OBJECTIVE:
Start at the line containing "const roll = THREE.MathUtils.degToRad(end.loop.roll);" and stop at the line containing "for node in"; copy those lines exactly, both ends included, and no others.

········

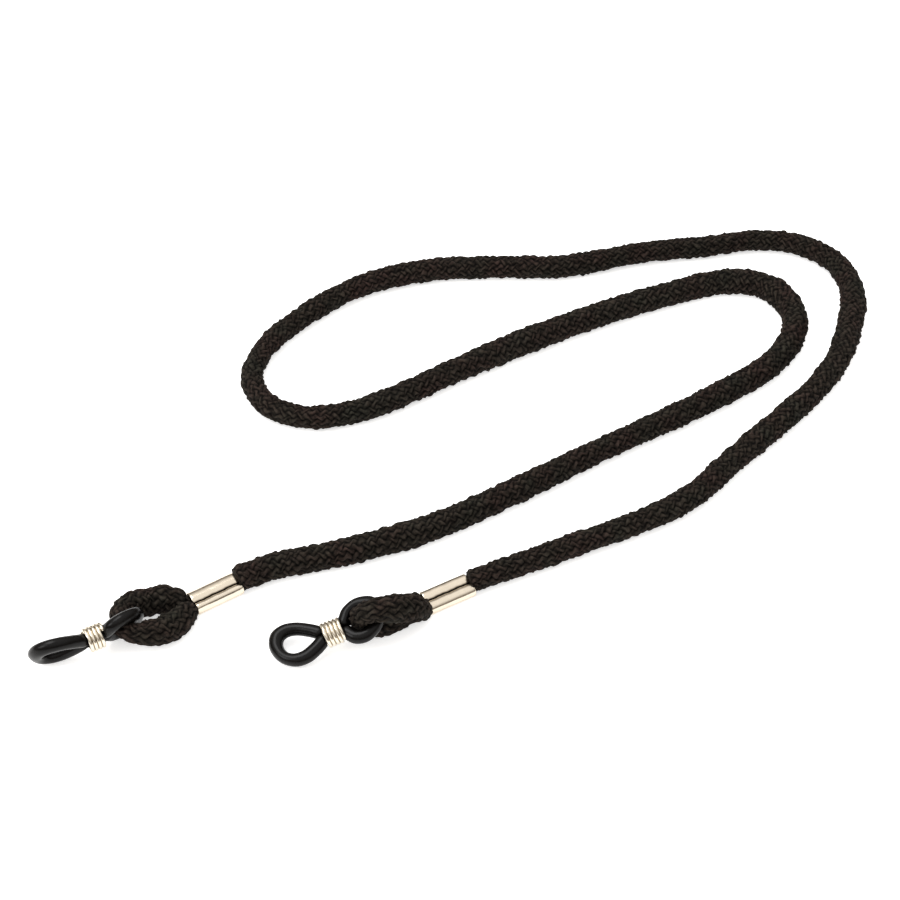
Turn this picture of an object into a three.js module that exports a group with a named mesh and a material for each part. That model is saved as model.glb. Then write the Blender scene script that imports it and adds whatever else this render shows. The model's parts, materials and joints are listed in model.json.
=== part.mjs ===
// Eyeglass retainer strap: one knitted cord laid in loose curves, with a crimped eye at each end.
// A rubber loop hangs in each cord eye, pinched into a figure of eight by a wire coil that slides.
// Millimetres, +Z up, the strap lies on the plane z = 0.
import * as THREE from "three";

// Cord
const CORD_RADIUS = 2.5;
const CORD_SIDES = 10;
const CORD_STEPS = 72;

// Ferrule: a strip rolled into two lobes side by side, its edges meeting in a seam on top
const FERRULE_LENGTH = 10;
const LOBE_RADIUS = 1.45;
const LOBE_OFFSET = 1.3;
const SHEET = 0.4;
const SEAM_HALF_GAP = 0.12;
const SEAM_DEPTH = 1.6;

// Doubled cord inside a ferrule
const CLAMPED_RADIUS = 0.7;
const CLAMPED_OFFSET = 1.435;
const CLAMPED_HEIGHT = 1.42;
const FACE_GAP = 0.3;

// Rubber loop, along its own axis from the coil's centre: u points to the temple eye, v across
const RUBBER_RADIUS = 1.25;
const RUBBER_SIDES = 10;
const RUBBER_STEPS = 56;
const CORD_SIDE_CENTRE = -5.85;
const CORD_SIDE_LENGTH = 3.35;
const CORD_SIDE_WIDTH = 3.45;
const TEMPLE_WIDTH = 3.35;
const TEMPLE_TIP = 11.15;
const WAIST_OFFSET = 0.76;
const WAIST_SQUEEZE = 0.48;
const WAIST_FLATTEN = 0.9;
const WAIST_HALF_LENGTH = 2.4;
const WAIST_BLEND = 1.6;
const LOOP_BEND = 0.012;

// Wire coil
const WIRE_RADIUS = 0.36;
const COIL_MEAN_RADIUS = 2.18;
const COIL_TURNS = 4.5;
const COIL_PITCH = 0.77;
const COIL_STEPS = 60;
const WIRE_SIDES = 8;

// The free cord's route from the left ferrule's back face to the right one's, one smooth curve
const CORD_ROUTE = [
  [3, 11.4], [9.5, 10.6], [22.5, 6.5], [40, 2.5], [58, 1.5], [82, 1.5], [106, 1], [122, 1.5],
  [131, 3], [139, 7], [144.5, 14], [144.5, 23], [137.5, 29.5], [124, 33], [106, 36], [88, 37.5],
  [70, 38], [54, 38], [44, 39.5], [36, 43.5], [31.5, 50.5], [32.5, 59.5], [39.5, 66.5], [51.5, 71],
  [67.5, 73], [83, 69.5], [97, 62], [110.5, 53.5], [127.5, 48], [142, 41.5], [153, 37],
  [160.5, 30], [163, 20.5], [159.5, 11], [151.5, 2.5], [138, -6.5], [103.5, -16], [88, -19.5],
  [58.5, -16.5], [40.7, -13.8],
];

// The two ends. front is the middle of the ferrule's outer face on the floor, and heading is the
// direction from there to the tip. eye is the cord eye's centreline in the ferrule's own frame:
// out from the ferrule's face, to the left of that, and up. loop places the rubber loop and its
// coil: the coil's centre, the loop's heading, its nose-up pitch and its roll about its length.
const ENDS = {
  left: {
    front: [-7.5, 11.4],
    heading: 180,
    eye: [
      [0.5, 1.3, 1.45], [1, 1.35, 1.5], [2, 2, 2], [4.4, 3.4, 2.5], [7.8, 4.3, 2.9], [11, 4.25, 4],
      [13.5, 2.75, 4.6], [14.5, 0.1, 4.7], [13.5, -2.85, 4.6],
      [11, -4.55, 4], [7.8, -4.45, 2.9], [4.4, -3.4, 2.5], [2, -2, 2], [1, -1.35, 1.5], [0.5, -1.3, 1.45],
    ],
    loop: { centre: [-27.9, 11.6, 4.65], heading: 176, pitch: 0, roll: 66 },
  },
  right: {
    front: [30.3, -13.1],
    heading: 176.5,
    eye: [
      [0.5, 1.3, 1.45], [1, 1.35, 1.5], [2.2, 2.2, 3.4], [4, 2.9, 6.1], [6.8, 3.3, 8.5], [10.2, 3.2, 9.8],
      [12.7, 2, 8.9], [13.9, 0.6, 6.8], [14.1, 0, 5], [13.6, -0.1, 3.4],
      [11.2, 0.4, 2.35], [8, 0.9, 2.5], [4.2, 0.1, 2.35], [2, -1, 1.75], [1, -1.3, 1.5], [0.5, -1.3, 1.45],
    ],
    loop: { centre: [10.8, -11.5, 4.1], heading: 164, pitch: -13, roll: -8 },
  },
};

// Radius of the strand in a cord eye at each distance out from the ferrule's face: pinched by the
// crimp at the ferrule, and by the rubber loop at the apex
const EYE_RADII = [[0, 1.25], [1.6, 1.45], [3, 1.8], [5, 2.2], [8, 2.35], [10.5, 1.9], [12.5, 1.6], [16, 1.55]];
const EYE_STEPS = 36;

const knit = new THREE.MeshStandardMaterial({ color: 0x1b1815, roughness: 0.9, metalness: 0 });
const rubber = new THREE.MeshStandardMaterial({ color: 0x141414, roughness: 0.35, metalness: 0 });
const nickel = new THREE.MeshStandardMaterial({ color: 0xd8cfc0, roughness: 0.25, metalness: 1 });

function named(name, geometry, material) {
  const mesh = new THREE.Mesh(geometry, material);
  mesh.name = name;
  return mesh;
}

function polygon(radius, sides) {
  const shape = new THREE.Shape();
  for (let i = 0; i < sides; i += 1) {
    const angle = (2 * Math.PI * i) / sides;
    const x = radius * Math.cos(angle);
    const y = radius * Math.sin(angle);
    if (i === 0) {
      shape.moveTo(x, y);
    } else {
      shape.lineTo(x, y);
    }
  }
  shape.closePath();
  return shape;
}

function sweep(curve, radius, sides, steps) {
  return new THREE.ExtrudeGeometry(polygon(radius, sides), { steps, extrudePath: curve });
}

function interpolate(table, x) {
  let k = 1;
  while (k < table.length - 1 && x > table[k][0]) {
    k += 1;
  }
  const [x0, y0] = table[k - 1];
  const [x1, y1] = table[k];
  return THREE.MathUtils.mapLinear(THREE.MathUtils.clamp(x, x0, x1), x0, x1, y0, y1);
}

function edit(geometry, change) {
  const position = geometry.attributes.position;
  const point = new THREE.Vector3();
  for (let i = 0; i < position.count; i += 1) {
    point.fromBufferAttribute(position, i);
    change(point, i);
    position.setXYZ(i, point.x, point.y, point.z);
  }
  return geometry;
}

// A strand whose radius follows EYE_RADII. Each vertex of a sweep stands one radius from the
// centre of its own ring, so the ring is the nearest centre at just that distance.
function eyeStrand(curve) {
  const rings = curve.getSpacedPoints(EYE_STEPS);
  const geometry = sweep(curve, CORD_RADIUS, CORD_SIDES, EYE_STEPS);
  return edit(geometry, (point) => {
    const miss = (centre) => Math.abs(centre.distanceTo(point) - CORD_RADIUS);
    const ring = rings.reduce((best, centre) => (miss(centre) < miss(best) ? centre : best));
    point.sub(ring).multiplyScalar(interpolate(EYE_RADII, ring.x) / CORD_RADIUS).add(ring);
  });
}

function ferruleSection() {
  const inner = LOBE_RADIUS - SHEET;
  const lobeHeight = LOBE_RADIUS;
  const seamBottom = 2 * LOBE_RADIUS - SEAM_DEPTH;
  const outerSeam = Math.acos((SEAM_HALF_GAP - LOBE_OFFSET) / LOBE_RADIUS);
  const innerSeam = Math.acos((SEAM_HALF_GAP + SHEET - LOBE_OFFSET) / inner);
  const shape = new THREE.Shape();
  shape.moveTo(SEAM_HALF_GAP, seamBottom);
  shape.absarc(LOBE_OFFSET, lobeHeight, LOBE_RADIUS, outerSeam, -Math.PI / 2, true);
  shape.absarc(-LOBE_OFFSET, lobeHeight, LOBE_RADIUS, -Math.PI / 2, -Math.PI - outerSeam, true);
  shape.lineTo(-SEAM_HALF_GAP, seamBottom);
  shape.lineTo(-SEAM_HALF_GAP - SHEET, seamBottom);
  shape.absarc(-LOBE_OFFSET, lobeHeight, inner, Math.PI - innerSeam, (3 * Math.PI) / 2, false);
  shape.absarc(LOBE_OFFSET, lobeHeight, inner, -Math.PI / 2, innerSeam, false);
  shape.lineTo(SEAM_HALF_GAP + SHEET, seamBottom);
  shape.closePath();
  return shape;
}

function ferrule() {
  const geometry = new THREE.ExtrudeGeometry(ferruleSection(), {
    depth: FERRULE_LENGTH,
    bevelEnabled: false,
    curveSegments: 12,
  });
  geometry.rotateX(Math.PI / 2);
  geometry.rotateZ(Math.PI / 2);
  geometry.translate(-FERRULE_LENGTH, 0, 0);
  return geometry;
}

// One strand squeezed in a ferrule's lobe, on the side +1 or -1
function clampedStrand(side) {
  const y = side * CLAMPED_OFFSET;
  const from = new THREE.Vector3(-FERRULE_LENGTH, y, CLAMPED_HEIGHT);
  const to = new THREE.Vector3(-FACE_GAP, y, CLAMPED_HEIGHT);
  return sweep(new THREE.LineCurve3(from, to), CLAMPED_RADIUS, WIRE_SIDES, 1);
}

function loopCurve() {
  const side = [
    [CORD_SIDE_CENTRE - CORD_SIDE_LENGTH, 0],
    [CORD_SIDE_CENTRE - CORD_SIDE_LENGTH * 0.77, CORD_SIDE_WIDTH * 0.64],
    [CORD_SIDE_CENTRE, CORD_SIDE_WIDTH],
    [CORD_SIDE_CENTRE + CORD_SIDE_LENGTH * 0.62, CORD_SIDE_WIDTH * 0.82],
    [-2.85, 1.7],
    [-2.25, 0.9],
    [-1.4, WAIST_OFFSET],
    [1.4, WAIST_OFFSET],
    [2.25, 0.9],
    [4, 2.05],
    [6.4, TEMPLE_WIDTH * 0.96],
    [8.6, TEMPLE_WIDTH],
    [10.4, TEMPLE_WIDTH * 0.68],
    [TEMPLE_TIP, 0],
  ];
  const back = side.slice(1, -1).reverse().map(([u, v]) => [u, -v]);
  const points = [...side, ...back].map(([u, v]) => new THREE.Vector3(u, v, 0));
  return new THREE.CatmullRomCurve3(points, true, "centripetal");
}

// The rubber loop: a closed ring, squeezed to two half-round strands where the coil grips it, and
// bent gently sideways along its length. The bend is level whatever the loop's roll.
function rubberLoop(roll) {
  const curve = loopCurve();
  const geometry = new THREE.TubeGeometry(curve, RUBBER_STEPS, RUBBER_RADIUS, RUBBER_SIDES, true);
  const rings = curve.getSpacedPoints(RUBBER_STEPS);
  return edit(geometry, (point, i) => {
    const ring = rings[Math.floor(i / (RUBBER_SIDES + 1))];
    const open = THREE.MathUtils.smoothstep(
      Math.abs(ring.x),
      WAIST_HALF_LENGTH,
      WAIST_HALF_LENGTH + WAIST_BLEND,
    );
    const squeeze = THREE.MathUtils.lerp(WAIST_SQUEEZE, 1, open);
    point.x = ring.x + (point.x - ring.x) * squeeze;
    point.y = ring.y + (point.y - ring.y) * squeeze;
    point.z *= THREE.MathUtils.lerp(WAIST_FLATTEN, 1, open);
    const bend = -LOOP_BEND * point.x * point.x;
    point.y += bend * Math.cos(roll);
    point.z -= bend * Math.sin(roll);
  });
}

class Helix extends THREE.Curve {
  getPoint(t, target = new THREE.Vector3()) {
    const angle = 2 * Math.PI * COIL_TURNS * t;
    const along = (t - 0.5) * COIL_TURNS * COIL_PITCH;
    return target.set(along, COIL_MEAN_RADIUS * Math.cos(angle), COIL_MEAN_RADIUS * Math.sin(angle));
  }
}

function endAssembly(side, end) {
  const heading = THREE.MathUtils.degToRad(end.heading);
  const strap = new THREE.Group();
  strap.position.set(end.front[0], end.front[1], 0);
  strap.rotation.z = heading;
  const eyePoints = end.eye.map(([x, y, z]) => new THREE.Vector3(x, y, z));
  const eye = new THREE.CatmullRomCurve3(eyePoints, false, "centripetal");
  strap.add(named(`${side}_ferrule`, ferrule(), nickel));
  strap.add(named(`${side}_clamped_strand`, clampedStrand(1), knit));
  strap.add(named(`${side}_clamped_tail`, clampedStrand(-1), knit));
  strap.add(named(`${side}_cord_eye`, eyeStrand(eye), knit));

  const roll = THREE.MathUtils.degToRad(end.loop.roll);
  const pitch = THREE.MathUtils.degToRad(end.loop.pitch);
  const loop = new THREE.Group();
  loop.position.set(...end.loop.centre);
  loop.rotation.set(roll, -pitch, THREE.MathUtils.degToRad(end.loop.heading), "ZYX");
  loop.add(named(`${side}_rubber_loop`, rubberLoop(roll), rubber));
  loop.add(named(`${side}_wire_coil`, sweep(new Helix(), WIRE_RADIUS, WIRE_SIDES, COIL_STEPS), nickel));

  const assembly = new THREE.Group();
  assembly.add(strap, loop);
  return assembly;
}

function freeCord() {
  const points = CORD_ROUTE.map(([x, y]) => new THREE.Vector3(x, y, CORD_RADIUS));
  const route = new THREE.CatmullRomCurve3(points, false, "centripetal");
  return sweep(route, CORD_RADIUS, CORD_SIDES, CORD_STEPS);
}

const strap = new THREE.Group();
strap.add(named("strap_cord", freeCord(), knit));
for (const [side, end] of Object.entries(ENDS)) {
  strap.add(endAssembly(side, end));
}

export default strap;
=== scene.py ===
"""The looks of the eyeglass retainer strap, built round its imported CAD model, in metres.

One knitted cord lies in loose curves on a white table. Each end is doubled back through a crimped
nickel ferrule into a cord eye. A rubber loop hangs in the eye, gripped at its waist by a wire coil.
"""

import json
import math

import bpy
import numpy as np
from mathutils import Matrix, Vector


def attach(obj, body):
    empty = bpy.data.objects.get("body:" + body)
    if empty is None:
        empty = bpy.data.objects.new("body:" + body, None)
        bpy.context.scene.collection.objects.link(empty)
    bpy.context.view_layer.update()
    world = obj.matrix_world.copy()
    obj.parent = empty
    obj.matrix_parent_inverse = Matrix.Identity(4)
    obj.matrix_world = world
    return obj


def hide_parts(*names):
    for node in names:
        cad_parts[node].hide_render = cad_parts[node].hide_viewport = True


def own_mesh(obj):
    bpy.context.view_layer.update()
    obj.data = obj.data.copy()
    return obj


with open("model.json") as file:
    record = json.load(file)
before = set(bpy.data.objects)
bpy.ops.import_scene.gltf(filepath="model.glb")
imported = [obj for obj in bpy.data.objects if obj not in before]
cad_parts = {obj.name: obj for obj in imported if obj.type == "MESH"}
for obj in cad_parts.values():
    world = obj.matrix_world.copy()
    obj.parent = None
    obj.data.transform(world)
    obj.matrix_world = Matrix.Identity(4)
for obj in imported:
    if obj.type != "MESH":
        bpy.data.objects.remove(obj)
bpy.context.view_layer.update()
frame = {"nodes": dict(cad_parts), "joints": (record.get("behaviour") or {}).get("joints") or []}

MM = 0.001
KNIT_SEED = 7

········

RESULT OF THIS TASK:
  const roll = THREE.MathUtils.degToRad(end.loop.roll);
  const pitch = THREE.MathUtils.degToRad(end.loop.pitch);
  const loop = new THREE.Group();
  loop.position.set(...end.loop.centre);
  loop.rotation.set(roll, -pitch, THREE.MathUtils.degToRad(end.loop.heading), "ZYX");
  loop.add(named(`${side}_rubber_loop`, rubberLoop(roll), rubber));
  loop.add(named(`${side}_wire_coil`, sweep(new Helix(), WIRE_RADIUS, WIRE_SIDES, COIL_STEPS), nickel));

  const assembly = new THREE.Group();
  assembly.add(strap, loop);
  return assembly;
}

function freeCord() {
  const points = CORD_ROUTE.map(([x, y]) => new THREE.Vector3(x, y, CORD_RADIUS));
  const route = new THREE.CatmullRomCurve3(points, false, "centripetal");
  return sweep(route, CORD_RADIUS, CORD_SIDES, CORD_STEPS);
}

const strap = new THREE.Group();
strap.add(named("strap_cord", freeCord(), knit));
for (const [side, end] of Object.entries(ENDS)) {
  strap.add(endAssembly(side, end));
}

export default strap;
=== scene.py ===
"""The looks of the eyeglass retainer strap, built round its imported CAD model, in metres.

One knitted cord lies in loose curves on a white table. Each end is doubled back through a crimped
nickel ferrule into a cord eye. A rubber loop hangs in the eye, gripped at its waist by a wire coil.
"""

import json
import math

import bpy
import numpy as np
from mathutils import Matrix, Vector


def attach(obj, body):
    empty = bpy.data.objects.get("body:" + body)
    if empty is None:
        empty = bpy.data.objects.new("body:" + body, None)
        bpy.context.scene.collection.objects.link(empty)
    bpy.context.view_layer.update()
    world = obj.matrix_world.copy()
    obj.parent = empty
    obj.matrix_parent_inverse = Matrix.Identity(4)
    obj.matrix_world = world
    return obj


def hide_parts(*names):
    for node in names:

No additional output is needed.